Randolph had a solid first season running the show in Orem (10.0 PPG, 5.1 RPG, 3.9 APG) after being used sparingly in his two years at Xavier. Much of his value came from his defense, as he was arguably the league’s best on-ball perimeter defender outside of Bakersfield. While we’re handing out arbitrary titles, let’s also point out that Randolph was one of the league’s best rebounding guards. Putting Randolph this high banks on the former four-star, top-100 recruit putting the entire package together. He’ll need to make strides offensively in his senior season, particularly by taking better care of the ball.

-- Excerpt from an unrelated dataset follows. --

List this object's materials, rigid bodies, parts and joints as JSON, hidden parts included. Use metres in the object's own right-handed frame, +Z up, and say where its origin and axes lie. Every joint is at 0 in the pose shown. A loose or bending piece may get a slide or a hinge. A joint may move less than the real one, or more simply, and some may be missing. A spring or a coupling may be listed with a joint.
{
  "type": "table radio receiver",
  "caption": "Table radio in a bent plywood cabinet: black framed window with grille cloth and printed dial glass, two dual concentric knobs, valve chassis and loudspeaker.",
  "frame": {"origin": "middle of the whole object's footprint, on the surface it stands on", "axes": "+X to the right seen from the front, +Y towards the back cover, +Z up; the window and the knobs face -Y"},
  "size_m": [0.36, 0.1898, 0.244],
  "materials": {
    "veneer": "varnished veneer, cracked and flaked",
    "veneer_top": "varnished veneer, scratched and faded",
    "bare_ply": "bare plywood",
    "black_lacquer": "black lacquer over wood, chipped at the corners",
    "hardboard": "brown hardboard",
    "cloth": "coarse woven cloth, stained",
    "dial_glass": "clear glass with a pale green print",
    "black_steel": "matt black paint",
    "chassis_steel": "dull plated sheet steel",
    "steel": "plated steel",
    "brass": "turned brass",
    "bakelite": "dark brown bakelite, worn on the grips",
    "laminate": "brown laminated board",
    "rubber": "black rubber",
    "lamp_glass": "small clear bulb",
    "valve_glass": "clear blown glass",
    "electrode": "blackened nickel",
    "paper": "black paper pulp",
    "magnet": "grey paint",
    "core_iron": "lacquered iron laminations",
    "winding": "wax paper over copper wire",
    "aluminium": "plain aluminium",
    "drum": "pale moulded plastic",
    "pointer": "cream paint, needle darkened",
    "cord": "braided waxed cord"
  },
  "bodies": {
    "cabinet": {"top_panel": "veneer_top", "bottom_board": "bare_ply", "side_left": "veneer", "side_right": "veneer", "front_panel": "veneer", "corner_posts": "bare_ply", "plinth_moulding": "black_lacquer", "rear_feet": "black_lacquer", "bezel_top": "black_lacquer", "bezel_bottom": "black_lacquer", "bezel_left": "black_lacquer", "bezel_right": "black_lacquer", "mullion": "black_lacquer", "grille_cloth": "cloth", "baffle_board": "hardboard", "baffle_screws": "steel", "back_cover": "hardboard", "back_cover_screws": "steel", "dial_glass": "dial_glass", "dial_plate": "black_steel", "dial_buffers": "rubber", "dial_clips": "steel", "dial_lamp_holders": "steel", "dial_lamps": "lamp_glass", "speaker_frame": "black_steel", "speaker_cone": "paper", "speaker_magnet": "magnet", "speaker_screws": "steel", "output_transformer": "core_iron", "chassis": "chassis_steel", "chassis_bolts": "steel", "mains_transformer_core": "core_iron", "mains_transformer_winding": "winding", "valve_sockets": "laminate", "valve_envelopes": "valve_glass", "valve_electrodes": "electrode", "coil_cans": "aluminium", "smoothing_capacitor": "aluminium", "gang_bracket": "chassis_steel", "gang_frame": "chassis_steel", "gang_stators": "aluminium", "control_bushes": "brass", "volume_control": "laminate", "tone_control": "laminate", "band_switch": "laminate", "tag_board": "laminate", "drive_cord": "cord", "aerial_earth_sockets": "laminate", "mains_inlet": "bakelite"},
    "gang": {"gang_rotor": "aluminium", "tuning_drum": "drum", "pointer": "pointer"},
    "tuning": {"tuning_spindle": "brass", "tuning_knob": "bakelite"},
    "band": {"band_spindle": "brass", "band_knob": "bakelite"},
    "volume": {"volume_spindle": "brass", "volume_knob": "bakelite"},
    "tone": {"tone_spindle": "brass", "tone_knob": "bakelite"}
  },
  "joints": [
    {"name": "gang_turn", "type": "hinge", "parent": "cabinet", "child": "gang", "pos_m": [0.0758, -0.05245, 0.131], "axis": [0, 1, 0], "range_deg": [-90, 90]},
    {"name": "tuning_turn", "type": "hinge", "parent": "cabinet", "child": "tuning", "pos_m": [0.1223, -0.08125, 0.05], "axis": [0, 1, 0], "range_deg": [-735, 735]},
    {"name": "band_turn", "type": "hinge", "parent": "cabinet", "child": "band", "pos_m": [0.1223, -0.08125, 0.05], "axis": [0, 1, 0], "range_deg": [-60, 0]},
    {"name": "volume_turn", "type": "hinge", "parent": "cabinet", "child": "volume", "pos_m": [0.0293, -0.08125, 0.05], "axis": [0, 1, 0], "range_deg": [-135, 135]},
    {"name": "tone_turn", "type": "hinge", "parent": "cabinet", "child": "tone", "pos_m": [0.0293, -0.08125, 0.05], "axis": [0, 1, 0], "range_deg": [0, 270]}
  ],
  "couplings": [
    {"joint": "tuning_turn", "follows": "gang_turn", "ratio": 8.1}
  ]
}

12. Shon Briggs (CSU Bakersfield)

The ‘Runners had plenty of players contribute to their program-defining 2016-17 season. Few finished stronger than Briggs, who seemed to build momentum as the season entered its final stretch. The burly, undersized forward averaged 15.2 points and 6.2 rebounds per game during the ‘Runners historic run to the NIT semifinals. He’s a solid rebounder that runs the floor well and is crafty scoring around the rim. In the last month of the season he also became a free throw machine, racking up three games with at least 11 attempts. Look for that to continue as he assumes a much bigger role with fellow forward Matt Smith gone.

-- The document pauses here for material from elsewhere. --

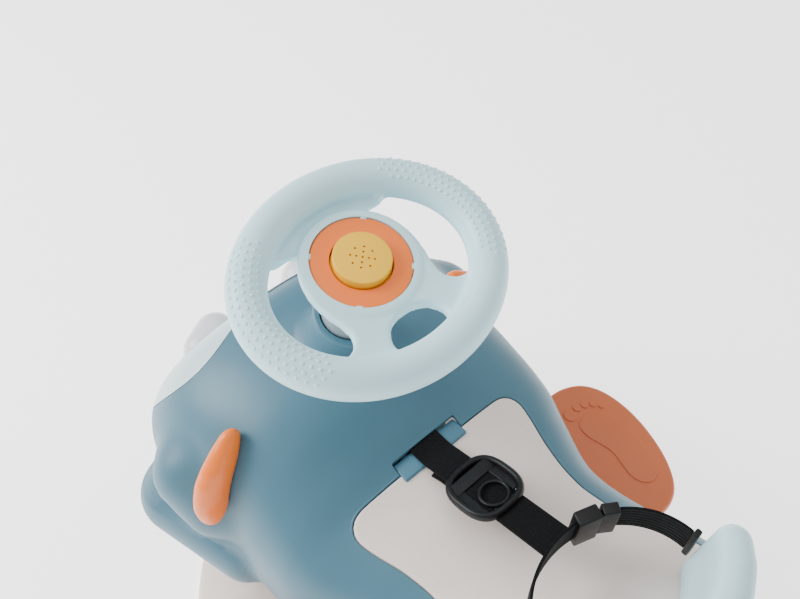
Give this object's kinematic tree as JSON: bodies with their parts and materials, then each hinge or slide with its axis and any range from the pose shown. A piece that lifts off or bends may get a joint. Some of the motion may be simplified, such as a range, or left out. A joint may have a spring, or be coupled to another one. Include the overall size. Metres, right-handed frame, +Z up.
{
  "type": "toddler merry-go-round ride",
  "caption": "Single-seat toddler merry-go-round: saddle, belt, foot rests and an oval play steering wheel with sound button, turning on a ball race over a round floor base.",
  "frame": {"origin": "on the floor at the spin axis, which is the centre of the footprint box", "axes": "+X to the child's right, +Y forward, towards the headlamps, +Z up"},
  "size_m": [0.464, 0.4812, 0.4141],
  "materials": {
    "aqua_plastic": "satin, fine spark texture",
    "pale_aqua_plastic": "satin, fine spark texture",
    "blue_plastic": "satin, fine spark texture",
    "deep_blue_plastic": "satin",
    "orange_plastic": "satin",
    "yellow_plastic": "satin",
    "terracotta_plastic": "satin",
    "white_plastic": "satin",
    "cream_plastic": "satin, fine spark texture",
    "grey_plastic": "satin",
    "black_plastic": "satin",
    "black_webbing": "ribbed woven polyester",
    "foot_rubber": "matt",
    "steel": "zinc plated",
    "board": "solder mask"
  },
  "bodies": {
    "base": {"base_shell": "cream_plastic", "base_plate": "grey_plastic", "base_ballast": "steel", "base_feet": "foot_rubber", "base_screws": "steel", "spindle": "steel", "spindle_lock_nut": "steel", "lower_race": "steel", "thrust_washer": "steel", "spindle_top_nut": "steel"},
    "cage": {"ball_cage": "yellow_plastic", "bearing_balls": "steel"},
    "ride": {"upper_race": "steel", "chassis": "grey_plastic", "lower_hub_bush": "yellow_plastic", "upper_hub_bush": "yellow_plastic", "chassis_screws": "steel", "body_shell": "blue_plastic", "front_panel": "pale_aqua_plastic", "nose_panel": "white_plastic", "headlamp_left": "white_plastic", "headlamp_right": "white_plastic", "seat": "cream_plastic", "backrest": "aqua_plastic", "backrest_bolts": "steel", "fin_left": "orange_plastic", "fin_right": "orange_plastic", "fin_screws": "steel", "footrest_left": "terracotta_plastic", "footrest_right": "terracotta_plastic", "footrest_bolts": "steel", "column_socket": "grey_plastic", "socket_screws": "steel", "column_upper_bush": "black_plastic", "column_lower_bush": "black_plastic", "belt_anchor_bar": "deep_blue_plastic", "crotch_strap": "black_webbing", "strap_slider": "black_plastic", "waist_belt": "black_webbing", "belt_clip_socket": "black_plastic", "belt_clip_tongue": "black_plastic", "belt_anchor_plates": "black_plastic"},
    "steering": {"steering_column": "grey_plastic", "stop_pin": "steel", "column_nut": "steel", "column_bolt": "steel", "steering_wheel": "aqua_plastic", "sound_disc": "orange_plastic", "circuit_board": "board", "speaker": "black_plastic", "battery_tray": "black_plastic", "button_cells": "steel", "button_spring": "steel"},
    "button": {"sound_button": "yellow_plastic"}
  },
  "joints": [
    {"name": "carousel_spin", "type": "hinge", "parent": "base", "child": "ride", "pos_m": [0, 0, 0.09], "axis": [0, 0, 1], "continuous": true},
    {"name": "cage_spin", "type": "hinge", "parent": "base", "child": "cage", "pos_m": [0, 0, 0.056], "axis": [0, 0, 1], "continuous": true},
    {"name": "steering_turn", "type": "hinge", "parent": "ride", "child": "steering", "pos_m": [0, 0.06257, 0.38898], "axis": [0, -0.225, 0.9744], "range_deg": [-45, 45]},
    {"name": "button_press", "type": "slide", "parent": "steering", "child": "button", "axis": [0, 0.225, -0.9744], "range_m": [0, 0.0025], "stiffness_N_per_m": 400, "springref_m": -0.004, "deforming": ["button_spring"]}
  ],
  "couplings": [
    {"joint": "cage_spin", "follows": "carousel_spin", "ratio": 0.5}
  ]
}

11. Brent Wrapp (CSU Bakersfield)

Wrapp is another ‘Runner that didn’t get top billing last season. Amid calling him a glue guy and floor general, Rod Barnes talked about the rising senior’s importance. “He’s not the guy, or even the guy that’s next to the guy, but then he’s probably the most important guy on the team,” Barnes said in an interview last March. His stats — over any of his three seasons — are not gaudy. Yet he may be the league’s most likely triple-double waiting to happen on a given night. He does everything well, from on-ball defense to running an offense. The metrics love him, as he finished in the top-ten in league play in assist rate, steal percentage and block percentage. The more traditional stats should love him more next season as he, like Briggs, handles more responsibility with Jaylin Airington and Dedrick Basile gone.